Sonntag, den 20. Maͤrz 1831.
Goethe erzaͤhlte mir bey Tiſch, daß er in dieſen Ta¬
gen Daphnis und Chloe geleſen.
„Das Gedicht iſt ſo ſchoͤn, ſagte er, daß man den
Eindruck davon, bey den ſchlechten Zuſtaͤnden in denen
man lebt, nicht in ſich behalten kann, und daß man
immer von neuem erſtaunt, wenn man es wieder lieſ't.

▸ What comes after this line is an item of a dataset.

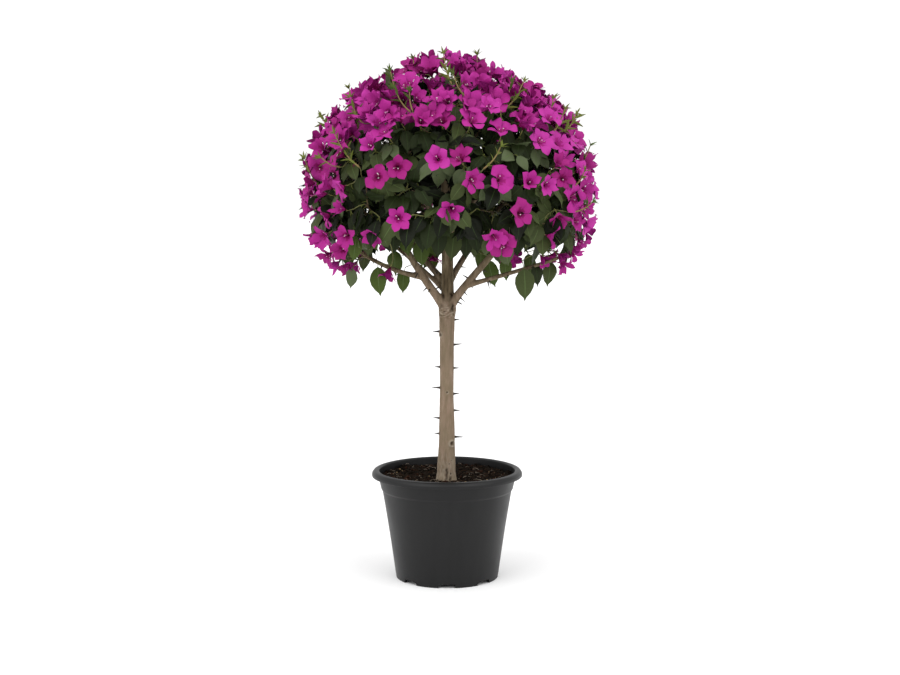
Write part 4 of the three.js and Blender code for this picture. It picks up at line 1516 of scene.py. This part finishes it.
class Crown:
    """The crown in the making: its twigs, and the pieces that its sprays fill."""

    def __init__(self, limbs):
        self.growth = Growth(limbs)
        self.leaves = {"upper": Joined(), "lower": Joined()}
        self.blooms = {"upper": Joined(), "lower": Joined()}
        self.shoots = Joined()

    def add_spray(self, kind, place, tip):
        """Grows a twig to its tip, and puts there what this kind of spray carries."""
        rng = own_rng(place)
        out = outward(place)
        level = "upper" if place[2] > LEVEL_SPLIT else "lower"
        leaves, blooms = self.leaves[level], self.blooms[level]
        if kind == "low_bloom":
            line = self.growth.grow(tip, unit(out + UP * 0.1))
            hang = out - UP * 0.5 + 0.3 * heading_vector(FRONT)
            low_bloom(blooms, line, unit(hang + scattered(rng, 0.35)), rng)
        elif kind in ("bloom", "front_bloom"):
            facing = bloom_facing(kind, place, rng)
            self.growth.grow(tip, unit(out + UP * 0.3))
            twin = kind == "bloom" and place[2] > TWIN_BLOOM_Z and rng.random() < TWIN_SHARE
            fan = round(from_table(FAN_LEAVES, place[2]) * (0.5 if kind == "bloom" else 1.0))
            sizes = BLOOM_RADIUS if place[2] < HIGH_BLOOM_Z else HIGH_BLOOM_RADIUS
            bloom_cluster(blooms, tip, facing, sizes, 2 if twin else 1, rng)
            leaf_whorl(leaves, tip - facing * 0.004, facing, fan, rng)
        elif kind == "shoot":
            way = unit(0.75 * out + 0.6 * UP + scattered(rng, 0.25))
            base = place - way * rng.uniform(0.055, 0.080)
            self.growth.grow(base, unit(out + UP * 0.5))
            add_shoot(self.shoots, base, place, rng)
        elif kind == "hanging":
            line = self.growth.grow(tip, unit(out - UP * 0.2))
            leaf_spray(leaves, line, 2, 2.4, rng, hanging=True)
        else:
            droop = lerp((1.15, 0.25), smoothstep(place[2], 0.62, 0.95))
            line = self.growth.grow(tip, unit(out + UP * 0.25 + scattered(rng, 0.3)))
            leaf_spray(leaves, line, 5 if kind == "leafy" else 4, droop, rng)

    def add_front_shoot(self, tip, foot):
        base = on_front(*foot, 0.016)
        self.growth.grow(base, unit(outward(base) + UP * 0.5))
        add_shoot(self.shoots, base, on_front(*tip, -0.004), own_rng(base))

    def add_hanging_leaf(self, x, y, z, length, tone):
        foot = np.array([x, y, z])
        rng = own_rng(foot)
        out = heading_vector(math.degrees(math.atan2(y, x)))
        self.growth.grow(foot, unit(out - UP * 0.3))
        axis = unit(0.15 * out - UP + scattered(rng, 0.12))
        normal = 0.4 * out + heading_vector(FRONT) + scattered(rng, 0.22)
        add_stalked_leaf(self.leaves["lower"], foot, axis, normal, length, tone, rng)

    def place_pieces(self, masses):
        """Makes the pieces; the leaves stand for the masses of foliage."""
        high = [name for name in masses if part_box(name)[0].z > 0.70]
        low = [name for name in masses if name not in high]
        place_piece(self.growth.piece(), "bark")
        blades = [plant_material(*look) for look in LEAF_LOOKS]
        petals = [plant_material(*look) for look in BLOOM_LOOKS]
        for level, nodes in (("upper", high), ("lower", low)):
            place_piece(self.leaves[level].piece(f"leaves_{level}", blades), "leaves", *nodes)
        for level, blooms in self.blooms.items():
            place_piece(blooms.piece(f"blooms_{level}", petals), "bracts")
        young = [plant_material(*look) for look in SHOOT_LOOKS]
        place_piece(self.shoots.piece("young_shoots", young), "leaves")


def make_crown(frame, limbs, rng):
    """Twigs, leaves, blooms and shoots, grown from the inside outwards."""
    sprays = []
    for kind, places in crown_places(frame, rng).items():
        sprays += [(kind, place, spray_tip(kind, place)) for place in places]
    sprays.sort(key=lambda spray: float(outline_measure(spray[2])[0]))

    crown = Crown(limbs)
    for tip in np.array(LEADING_TWIGS):
        crown.growth.grow(tip, outward(tip))
    for spray in sprays:
        crown.add_spray(*spray)
    for shoot in FRONT_SHOOTS:
        crown.add_front_shoot(*shoot)
    for leaf in HANGING_LEAVES:
        crown.add_hanging_leaf(*leaf)
    crown.place_pieces([name for name in frame["nodes"] if name.startswith("mass_")])


def main():
    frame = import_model()
    make_stage()
    limbs = limb_lines()
    make_pot()
    soil_rng = np.random.default_rng(SEED)
    make_soil()
    make_crumbs(soil_rng)
    make_fibres(soil_rng)
    make_bark(limbs)
    make_thorns(limbs, np.random.default_rng(SEED + 1))
    make_crown(frame, limbs, np.random.default_rng(CROWN_SEED))


main()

Es iſt darin der helleſte Tag, und man glaubt lauter
herculaniſche Bilder zu ſehen, ſo wie auch dieſe Gemaͤlde
auf das Buch zuruͤckwirken und unſerer Phantaſie beym
Leſen zu Huͤlfe kommen.“
Mir hat, ſagte ich, eine gewiſſe Abgeſchloſſenheit
ſehr wohl gethan, worin alles gehalten iſt. Es kommt
kaum eine fremde Anſpielung vor, die uns aus dem
gluͤcklichen Kreiſe herausfuͤhrte. Von Gottheiten ſind
bloß Pan und die Nymphen wirkſam, eine andere wird
kaum genannt, und man ſieht auch, daß das Beduͤrfniß
der Hirten an dieſen Gottheiten genug hat.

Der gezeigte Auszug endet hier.